Consequently, the court ruled that Mr. Cross had not repudiated the agreement. The contract remained valid and binding. This meant that Cooling Tower Maintenance was in breach of the agreement by refusing to pay the lump sum entitlement. The court ordered the company to pay Mr. Cross the sum of $161,212.87, representing the fifty percent payout required under the settlement terms.

On the other side of the ledger, the court enforced the reimbursement clause against Mr. Cross. He was ordered to repay the $45,825.27 that he had received from Cooling Tower Maintenance between the start of his new job and the time the payments were stopped. Both amounts were subject to prejudgment interest.

The court also dismissed Cooling Tower Maintenance’s counterclaim for punitive damages. The company had alleged that Mr. Cross breached a fiduciary duty or duty of fidelity by working for a competitor. However, the judge noted that on a summary judgment motion, parties must “put their best foot forward” and produce evidence to support their claims. Cooling Tower Maintenance failed to provide any evidence that Mr. Cross owed them a heightened duty of loyalty after his termination, or that his new employment breached any specific non-competition covenants. Without evidence to support the allegations of bad faith regarding the competitor status, the claim for punitive damages could not succeed.

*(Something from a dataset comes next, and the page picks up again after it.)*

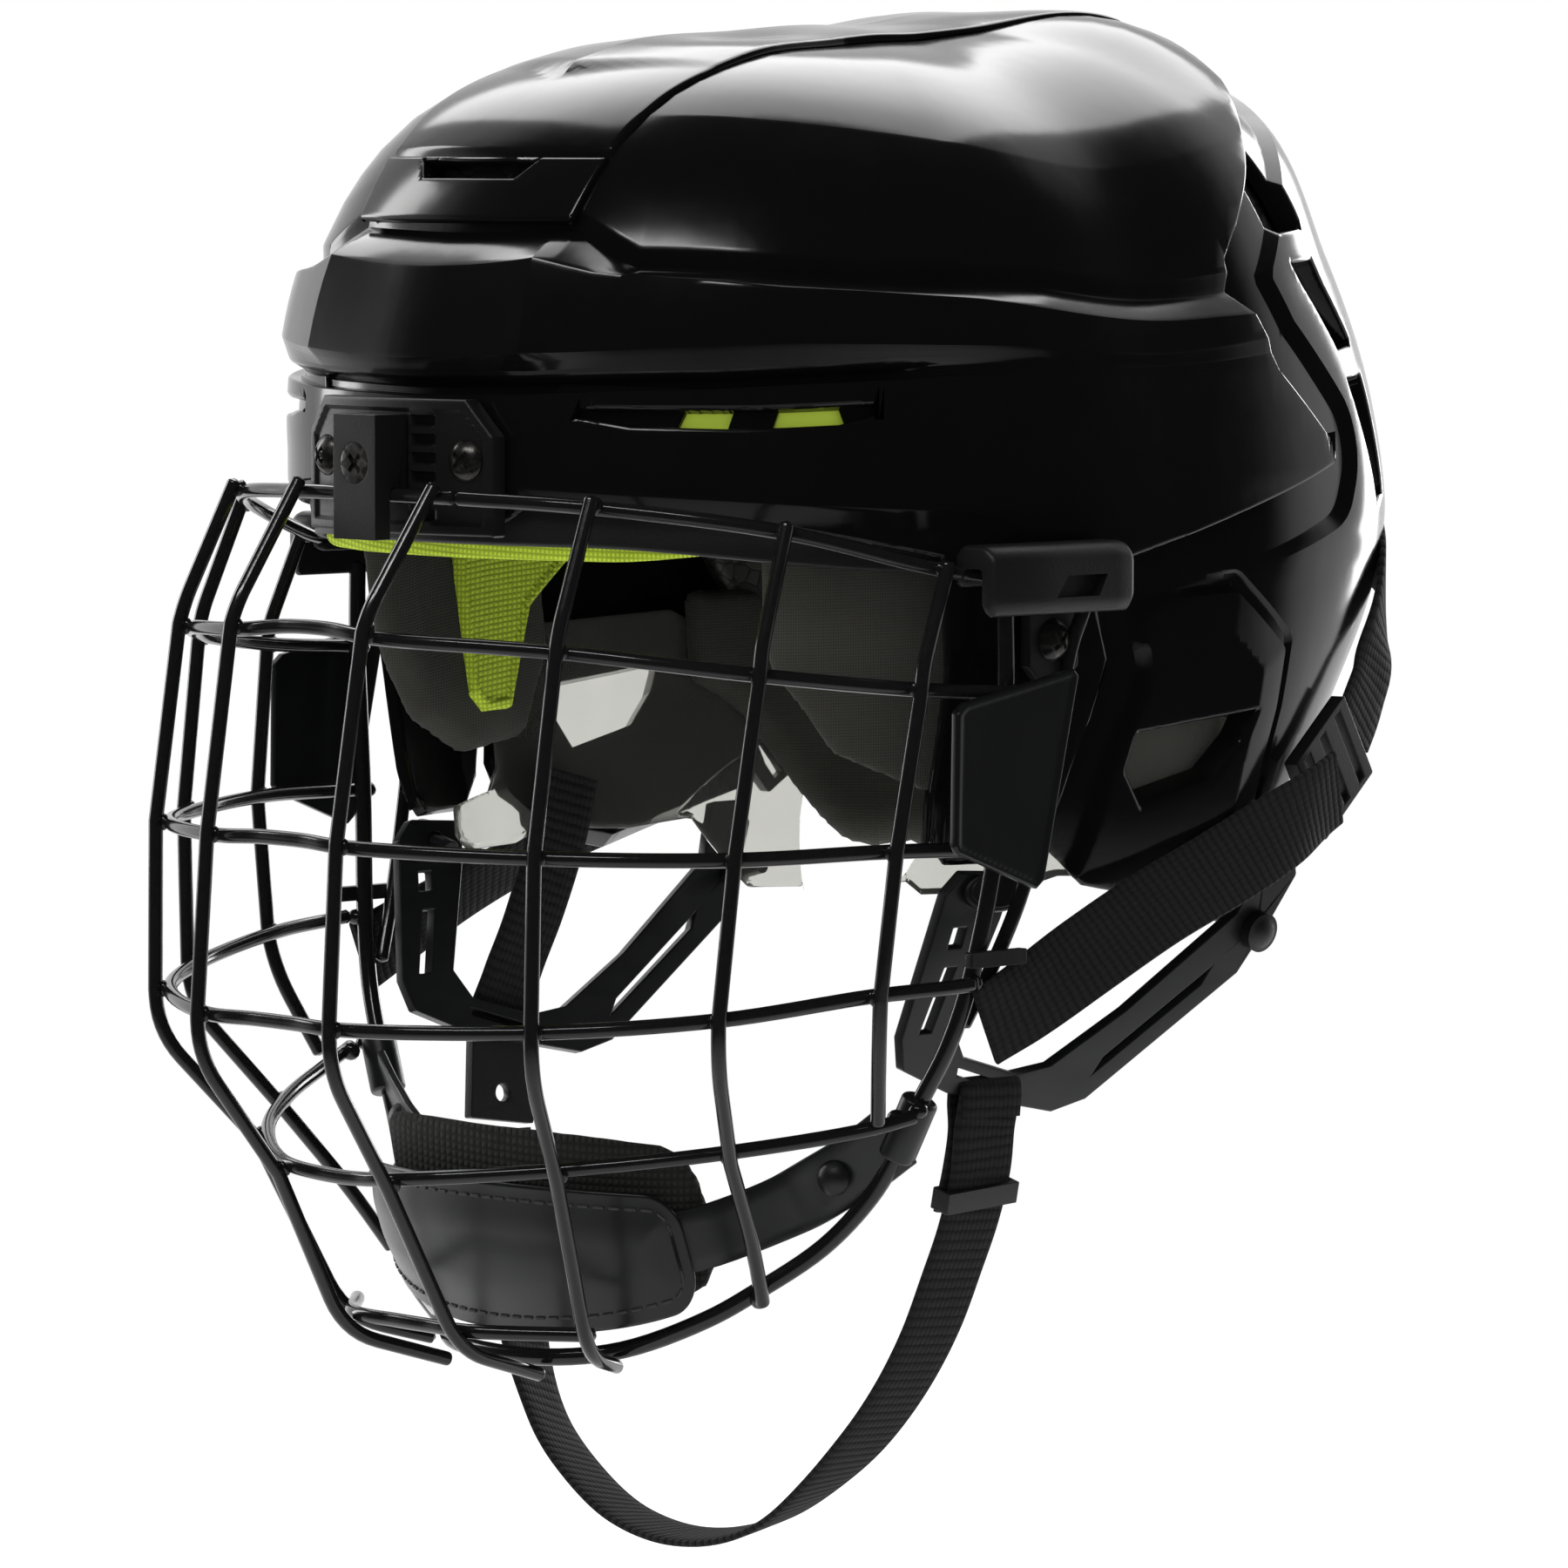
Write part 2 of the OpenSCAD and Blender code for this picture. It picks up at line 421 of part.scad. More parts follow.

The final aspect of the decision concerned legal costs, which often follow the successful party. While Mr. Cross was successful in enforcing the agreement and securing a net judgment in his favor, the court expressed disapproval of his conduct. Justice Wilkinson reiterated the finding that Mr. Cross had intentionally failed to disclose his new employment. Due to this dishonest behavior, the judge indicated an inclination not to award costs to either party, despite Mr. Cross’s legal victory. The court granted the parties permission to make brief written submissions if they wished to argue for a different cost result, but the decision signaled that Mr. Cross’s lack of candor would likely prevent him from recovering his legal fees.